This past Friday evening, one pastor stood solitarily under a sky of steady rain, offering a word of hope and encouragement to a very uncertain and anxious world. Those words came from our Lord Jesus Christ. The man was Pope Francis.

He stood with no audience before him. He had no assistant beside him. He stood alone in the massive and otherwise bustling square in front of St. Peter’s Basilica in Rome. Isolated like nearly half the world who are confined to their homes because of the COVID-19 crisis, who he addressed through radio, television, Facebook and YouTube. 

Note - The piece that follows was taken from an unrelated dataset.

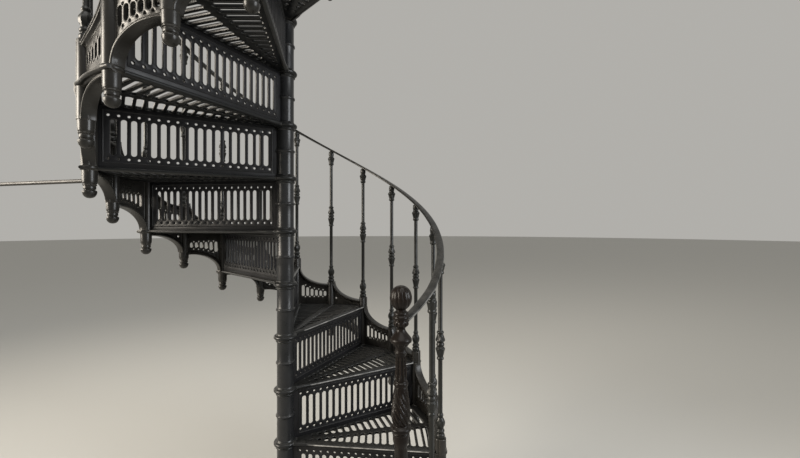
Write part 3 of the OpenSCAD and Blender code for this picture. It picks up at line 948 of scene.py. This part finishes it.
def product(tree, first, second):
    """Two values multiplied."""
    node = tree.nodes.new("ShaderNodeMath")
    node.operation = "MULTIPLY"
    tree.links.new(first, node.inputs[0])
    tree.links.new(second, node.inputs[1])
    return node.outputs[0]


def mix_colour(tree, factor, first, second):
    """The first colour where the factor is 0, the second where it is 1; each is a tuple or a socket."""
    node = tree.nodes.new("ShaderNodeMix")
    node.data_type = "RGBA"
    for socket, colour in ((node.inputs[6], first), (node.inputs[7], second)):
        if isinstance(colour, tuple):
            socket.default_value = (*colour, 1)
        else:
            tree.links.new(colour, socket)
    tree.links.new(factor, node.inputs[0])
    return node.outputs[2]


def bump(tree, height, strength, distance, under):
    """A normal with relief of the given depth in metres, over another normal."""
    node = tree.nodes.new("ShaderNodeBump")
    node.inputs["Strength"].default_value = strength
    node.inputs["Distance"].default_value = distance
    tree.links.new(height, node.inputs["Height"])
    tree.links.new(under, node.inputs["Normal"])
    return node.outputs["Normal"]


def edge_mask(tree, geometry, bevel):
    """0 on flat faces, up to 0.6 on edges, where the rounded normal leaves the true one."""
    dot = tree.nodes.new("ShaderNodeVectorMath")
    dot.operation = "DOT_PRODUCT"
    tree.links.new(bevel.outputs["Normal"], dot.inputs[0])
    tree.links.new(geometry.outputs["Normal"], dot.inputs[1])
    return remap(tree, dot.outputs["Value"], 0.985, 0.82, 0.0, 0.6)


def dust_mask(tree, geometry, most):
    """Specks on what faces up."""
    split = tree.nodes.new("ShaderNodeSeparateXYZ")
    tree.links.new(geometry.outputs["Normal"], split.inputs["Vector"])
    upward = remap(tree, split.outputs["Z"], 0.6, 1.0, 0.0, 1.0)
    return product(tree, upward, remap(tree, noise(tree, 160.0, 3.0), 0.35, 0.8, 0.0, most))


def rub_and_highlight_mask(tree):
    """Patchy rubbed paint and painted highlight where a mesh marks them in its own attribute."""
    rub_and_highlight = tree.nodes.new("ShaderNodeAttribute")
    rub_and_highlight.attribute_name = "rub_and_highlight"
    return product(tree, rub_and_highlight.outputs["Fac"], remap(tree, noise(tree, 30.0), 0.35, 0.65, 0.3, 1.0))


def painted_iron(name, dark, pale, edge_rub_and_highlight, gloss=0.36, ior=1.36, grain=1.0):
    """Satin paint on cast iron: dark and pale patches, dust, pale edges that are rubbed paint and a painted
    highlight along the arrises, pale bare metal that is rubbed paint and a painted highlight where the mesh
    marks it, and orange peel.

    Gloss is the middle of the roughness. Grain scales the specks, the rounding of the edges and the
    peel down for thin parts.
    """
    material, tree, shader = new_material(name)
    geometry = tree.nodes.new("ShaderNodeNewGeometry")
    bevel = tree.nodes.new("ShaderNodeBevel")
    bevel.samples = 4
    bevel.inputs["Radius"].default_value = 0.0007 + 0.0015 * grain
    colour = mix_colour(tree, remap(tree, noise(tree, 9.0), 0.3, 0.7, 0.0, 1.0), dark, pale)
    colour = mix_colour(tree, dust_mask(tree, geometry, 0.5 * grain), colour, DUST)
    # Pale edges: rubbed paint, and a painted highlight where the arrises catch the light
    colour = mix_colour(tree, edge_mask(tree, geometry, bevel), colour, edge_rub_and_highlight)
    # Bare metal where the mesh marks it: rubbed paint, and a painted highlight on the treads' nosings and the
    # rail's lip and top
    colour = mix_colour(tree, rub_and_highlight_mask(tree), colour, BARE_METAL_AND_HIGHLIGHT)
    rough = remap(tree, noise(tree, 26.0), 0.3, 0.7, gloss - 0.07, gloss + 0.06)
    peel = bump(tree, noise(tree, 420.0, 3.0), 0.07 * grain, 0.0004, bevel.outputs["Normal"])
    skin = bump(tree, noise(tree, 38.0, 2.0), 0.025 * grain, 0.0015, peel)
    tree.links.new(colour, shader.inputs["Base Color"])
    tree.links.new(rough, shader.inputs["Roughness"])
    tree.links.new(skin, shader.inputs["Normal"])
    shader.inputs["IOR"].default_value = ior
    return material


# By slot: dark and pale paint, the pale edge colour (rubbed paint and painted highlight), gloss, index of
# refraction and grain
SLOT_MATERIALS = {
    "column iron": painted_iron(
        "column_paint", (0.010, 0.0105, 0.0112), (0.018, 0.0185, 0.0195), (0.080, 0.079, 0.076), 0.31, 1.37),
    "tread iron": painted_iron(
        "tread_paint", (0.005, 0.0055, 0.006), (0.009, 0.0095, 0.0095), (0.20, 0.195, 0.18), 0.35, 1.38),
    "riser iron": painted_iron(
        "riser_paint", (0.009, 0.009, 0.0095), (0.015, 0.015, 0.0163), (0.050, 0.049, 0.047), 0.38, 1.27),
    # The string's paint is paler and warmer than the other iron's: painted warm light from the window on the
    # left
    "string iron": painted_iron(
        "string_paint", (0.011, 0.0104, 0.0094), (0.020, 0.0187, 0.0164), (0.095, 0.087, 0.073), 0.31, 1.38),
    "baluster iron": painted_iron(
        "baluster_paint", (0.0075, 0.008, 0.0073), (0.014, 0.0146, 0.0134), (0.060, 0.060, 0.054),
        0.33, 1.36, 0.2),
    "handrail iron": painted_iron(
        "rail_paint", (0.007, 0.0072, 0.0066), (0.012, 0.012, 0.011), (0.10, 0.096, 0.086), 0.28, 1.34, 0.2),
    "newel iron": painted_iron(
        "newel_paint", (0.0042, 0.0031, 0.0026), (0.0095, 0.0068, 0.0054), (0.080, 0.060, 0.047), 0.30, 1.25),
    "fixing iron": painted_iron(
        "fixing_paint", (0.014, 0.012, 0.010), (0.022, 0.019, 0.0165), (0.070, 0.063, 0.055), 0.42, 1.36),
}


def dress_frame():
    """Gives each CAD node the material of its slot in the record."""
    for row in frame["record"]["subparts"]:
        node = frame["nodes"][row["node"]]
        node.data.materials.clear()
        node.data.materials.append(SLOT_MATERIALS[row["material_slot"]])


# Pieces

def mesh_of(name, shape):
    """A smooth-shaded mesh in metres with clean normals, sharp at its arrises."""
    mesh = bpy.data.meshes.new(name)
    mesh.from_pydata([(x / 1000, y / 1000, z / 1000) for x, y, z in shape[0]], [], shape[1])
    body = bmesh.new()
    body.from_mesh(mesh)
    bmesh.ops.recalc_face_normals(body, faces=body.faces)
    body.to_mesh(mesh)
    body.free()
    mesh.shade_smooth()
    mesh.set_sharp_from_angle(angle=math.radians(38))
    return mesh


def mark_rub_and_highlight(mesh, amount):
    """Notes at each corner how much rubbed paint and painted highlight it shows, from the corner's number and
    place.
    """
    rub_and_highlight = mesh.attributes.new("rub_and_highlight", "FLOAT", "POINT")
    for vertex, mark in zip(mesh.vertices, rub_and_highlight.data):
        mark.value = amount(vertex.index, vertex.co)


def nosing_rub_and_highlight(_, place):
    """Feet rub the upper half of a tread's front edge, more than 100 mm from the column's axis; its pale line
    is also a painted highlight along the nosing.
    """
    return float(place.y < -0.0154 and place.z > -0.0070 and place.x > 0.1)


def rail_rub_and_highlight(corner, _):
    """Hands rub the top of the handrail a little, and its lip more and more towards the newel; the pale lip
    and top are also a painted highlight.
    """
    lip_start, pale_lip_rings = 12, 18
    ring, place = divmod(corner, len(RAIL_SECTION))
    out, up = RAIL_SECTION[place]
    if abs(out) > lip_start:
        return 0.04 + 0.36 * max(0.0, 1.0 - ring / pale_lip_rings)
    return 0.05 if up > -0.3 else 0.0


def moved_mesh(mesh, name, n):
    """A copy of a step's mesh, turned and lifted to its own step."""
    copy = mesh.copy()
    copy.name = name
    copy.transform(Matrix.Translation((0, 0, level(n) / 1000)) @ Matrix.Rotation(front(n), 4, "Z"))
    return copy


def joined(name, mesh, steps):
    """One mesh of a step's mesh at several steps."""
    body = bmesh.new()
    for n in steps:
        copy = moved_mesh(mesh, name, n)
        body.from_mesh(copy)
        bpy.data.meshes.remove(copy)
    whole = bpy.data.meshes.new(name)
    body.to_mesh(whole)
    body.free()
    return whole


def add_piece(name, mesh, nodes, slot):
    """Puts a piece in the place of its CAD nodes, on the one body."""
    mesh.materials.append(SLOT_MATERIALS[slot])
    piece = bpy.data.objects.new(name, mesh)
    bpy.context.scene.collection.objects.link(piece)
    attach(piece, "root")
    if nodes:
        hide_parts(*nodes)


def add_shape(name, shape, nodes, slot):
    """Makes a piece of a shape that is in its place."""
    add_piece(name, mesh_of(name, shape), nodes, slot)


def add_step(name, mesh, n, node, slot):
    """Makes a piece of the mesh of tread n."""
    add_piece(name, moved_mesh(mesh, name, n), (node,), slot)


def make_column():
    """Sleeves, foot and finial."""
    add_shape("column_sleeves", lathe(sleeve_profile(), 56),
              ("pole", "sleeves_lower", "sleeves_upper", "top_sleeve"), "column iron")
    add_shape("foot_casting", foot_casting(), ("foot_flange",), "column iron")
    add_shape("finial_casting", finial_casting(), ("top_finial",), "column iron")


def make_steps():
    """Treads, the landing and the risers."""
    step = mesh_of("tread", tread_casting(TREAD_ANGLE, 2))
    mark_rub_and_highlight(step, nosing_rub_and_highlight)
    for n in range(TREAD_COUNT):
        add_step(f"tread_casting_{n + 1}", step, n, f"tread_{n + 1}", "tread iron")
    landing = mesh_of("landing", tread_casting(LANDING_SWEEP, 3))
    mark_rub_and_highlight(landing, nosing_rub_and_highlight)
    add_step("landing_casting", landing, TREAD_COUNT, "landing", "tread iron")

    riser = mesh_of("riser", riser_casting())
    for name, steps, node in (("riser_castings_lower", range(0, 6), "risers_lower"),
                              ("riser_castings_upper", range(6, 12), "risers_upper"),
                              ("riser_casting_landing", range(12, 13), "landing_riser")):
        whole = joined(name, riser, steps)
        whole.transform(Matrix.Translation((0, 0, -RISE / 1000)))
        add_piece(name, whole, (node,), "riser iron")


def make_strings():
    """The outer string, step by step; the newel stands in the place of its first even post."""
    first = mesh_of("first_string", step_panels())
    add_step("string_casting_1", first, 0, "string_1", "string iron")
    string = mesh_of("string", merged([even_post(), step_panels()]))
    for n in range(1, TREAD_COUNT):
        add_step(f"string_casting_{n + 1}", string, n, f"string_{n + 1}", "string iron")
    last = mesh_of("last_string", landing_string())
    add_step("landing_string_casting", last, TREAD_COUNT, "landing_string", "string iron")


def make_balustrade():
    """Balusters, handrail and newel."""
    for name, first_post, last_post, node in (("baluster_castings_lower", -1, 6, "balusters_lower"),
                                              ("baluster_castings_middle", 7, 14, "balusters_middle"),
                                              ("baluster_castings_upper", 15, 21, "balusters_upper")):
        add_shape(name, merged(baluster_row(first_post, last_post)), (node,), "baluster iron")
    add_shape("baluster_castings_landing", landing_balusters(), ("balusters_landing",), "baluster iron")
    rail = mesh_of("handrail_bar", handrail())
    mark_rub_and_highlight(rail, rail_rub_and_highlight)
    add_piece("handrail_bar", rail, ("handrail_lower", "handrail_upper", "landing_rail"), "handrail iron")
    add_shape("newel_casting", newel(), ("newel",), "newel iron")


def make_bolts():
    """Heads over the holes of the flange, the bracket and the wall plate."""
    add_shape("foot_bolts", foot_bolts(), (), "fixing iron")
    add_shape("bracket_bolts", bracket_bolts(), (), "fixing iron")
    add_shape("stay_screws", stay_screws(), (), "fixing iron")


# Studio

def make_floor():
    """A plain pale floor, wide enough to reach the horizon."""
    material, _, shader = new_material("floor_paint")
    shader.inputs["Base Color"].default_value = (*FLOOR_COLOUR, 1)
    shader.inputs["Roughness"].default_value = 0.85
    mesh = bpy.data.meshes.new("floor")
    body = bmesh.new()
    bmesh.ops.create_circle(body, cap_ends=True, segments=96, radius=40.0)
    body.to_mesh(mesh)
    body.free()
    mesh.materials.append(material)
    floor = bpy.data.objects.new("floor", mesh)
    bpy.context.scene.collection.objects.link(floor)


def make_world():
    """Even light from pale walls all round."""
    world = bpy.data.worlds.new("studio")
    world.use_nodes = True
    background = world.node_tree.nodes["Background"]
    background.inputs["Color"].default_value = (*WALL_COLOUR, 1)
    background.inputs["Strength"].default_value = 1.0
    bpy.context.scene.world = world


def area_light(name, place, aim, size, power, colour, spread):
    """A soft box in metres and watts, with its beam's spread in degrees."""
    data = bpy.data.lights.new(name, "AREA")
    data.shape = "RECTANGLE"
    data.size, data.size_y = size
    data.energy = power
    data.color = colour
    data.spread = math.radians(spread)
    light = bpy.data.objects.new(name, data)
    light.location = place
    light.rotation_euler = (Vector(aim) - Vector(place)).to_track_quat("-Z", "Y").to_euler()
    bpy.context.scene.collection.objects.link(light)


def make_lights():
    """Warm light from the window on the left, cooler light from the door, and the ceiling."""
    area_light("window_left", (-5.2, -2.7, 2.7), (-0.2, -0.1, 1.6), (3.2, 3.4), 150, (1.0, 0.91, 0.78), 80)
    area_light("wall_left", (-5.5, 2.2, 2.6), (-0.4, -0.2, 1.6), (3.0, 3.0), 14, (1.0, 0.90, 0.76), 80)
    area_light("door_right", (3.8, -1.0, 1.9), (0.2, 0.0, 1.2), (1.6, 2.4), 27, (0.94, 0.97, 1.0), 80)
    area_light("ceiling", (1.0, -2.0, 5.6), (0.0, 0.0, 0.6), (4.0, 4.0), 130, (1.0, 0.98, 0.95), 180)


def make_camera():
    """The photo's camera, level, with a small shift."""
    data = bpy.data.cameras.new("camera")
    data.sensor_width = 36.0
    data.sensor_fit = "HORIZONTAL"
    data.lens = CAMERA_LENS
    data.shift_y = CAMERA_SHIFT
    camera = bpy.data.objects.new("camera", data)
    camera.location = CAMERA_PLACE
    camera.rotation_euler = (math.pi / 2, 0, CAMERA_TURN)
    bpy.context.scene.collection.objects.link(camera)
    bpy.context.scene.camera = camera


make_camera()
make_column()
make_steps()
make_strings()
make_balustrade()
make_bolts()
dress_frame()
make_floor()
make_world()
make_lights()
bpy.context.scene.view_settings.view_transform = "Standard"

It made for a very dramatic image.

His text was the story of Jesus calming the angry sea of Galilee. While those around him, his disciples, were terrified for their safety, even their own lives, Jesus slept, undisturbed by the tumult.

“For weeks now it has been evening,” declared Francis, drawing from the first words in Mark’s telling: “On that day, when evening had come…”

The Pope applied that scene to our own day.

“Thick darkness has gathered over our squares, our streets and our cities; it has taken over our lives, filling everything with a deafening silence and a distressing void, that stops everything as it passes by; we feel it in the air, we notice it in people’s gestures, their glances give them away.”

This quiet darkness, this isolation, has impacted so many, so deeply, and at the same time. Seldom has the world collectively felt the very same fear and uncertainty as dramatically as we are today. Recognizing this, Francis said,

“We find ourselves afraid and lost. Like the disciples in the Gospel we were caught off guard by an unexpected, turbulent storm. We have realized that we are on the same boat, all of us fragile and disoriented…” 

We are all indeed in the same boat, most of the world caught off guard, just as the disciples were. 

“On this boat… are all of us. Just like those disciples, who spoke anxiously with one voice, saying ‘We are perishing’ (Mark 4:38).”

Like the coronavirus, this frightening storm came up suddenly, seemingly from nowhere. Their boat was buffeted, and the disciples were in fear of sinking. Speaking of Jesus, Francis explains, 

“In spite of the tempest, he sleeps on soundly, trusting in the Father; this is the only time in the Gospels we see Jesus sleeping. When he wakes up, after calming the wind and the waters, he turns to the disciples in a reproaching voice: ‘Why are you afraid? Have you no faith?’ (v. 40).”

These are the words we must keep in mind in this day. They are the Lord’s who asks us why we are afraid, even while He is with us. Jesus understands their fear, just as He understands ours today. He knows that fear has become a common human experience. But here Francis makes a very interesting observation. 

“They had not stopped believing in him; in fact, they called on him. But we see how they call on him: ‘Teacher, do you not care if we perish?’ (v. 38). Do you not care: they think that Jesus is not interested in them, does not care about them.” 

But of course Jesus does care. He cares for us more than anyone does, ever has or ever will. Just like that storm, the coronavirus has not left Him unaware. Neither of these calamities snuck up on or surprised Him. He is not helpless nor uncaring in the face of them. 

Francis reminds us that events like this virus can challenge our hubris and false confidence. The idea that because we live in this age of wealth, technology and political power, we are beyond such crises cannot sustain itself. We are indeed in need of God’s comfort, intervention, provision and fatherly care.

Francis declared to the world that Friday evening from the steps of a church that this loving care and hope comes ultimately in the person of Jesus Christ. What other faith has the hope and authority that Christianity does? What other belief system, government or philosophy can have one of its leaders speak so singularly to so many, believers or not, with such a powerful and true word of hope?  That is the force of the Gospel.

Pope Francis concluded with these words,

“Dear brothers and sisters, from this place that tells of Peter’s rock-solid faith, I would like this evening to entrust all of you to the Lord… From this colonnade that embraces Rome and the whole world, may God’s blessing come down upon you as a consoling embrace.

Lord, may you bless the world, give health to our bodies and comfort our hearts. You ask us not to be afraid. Yet our faith is weak and we are fearful. But you, Lord, will not leave us at the mercy of the storm.

Tell us again: ‘Do not be afraid’ (Mt 28:5). And we, together with Peter, ‘cast all our anxieties onto you, for you care about us’ (cf. 1Pet 5:7).”

This is a message each of us would do well to bring to our families, neighbors, and our own hearts, for they are the words of life.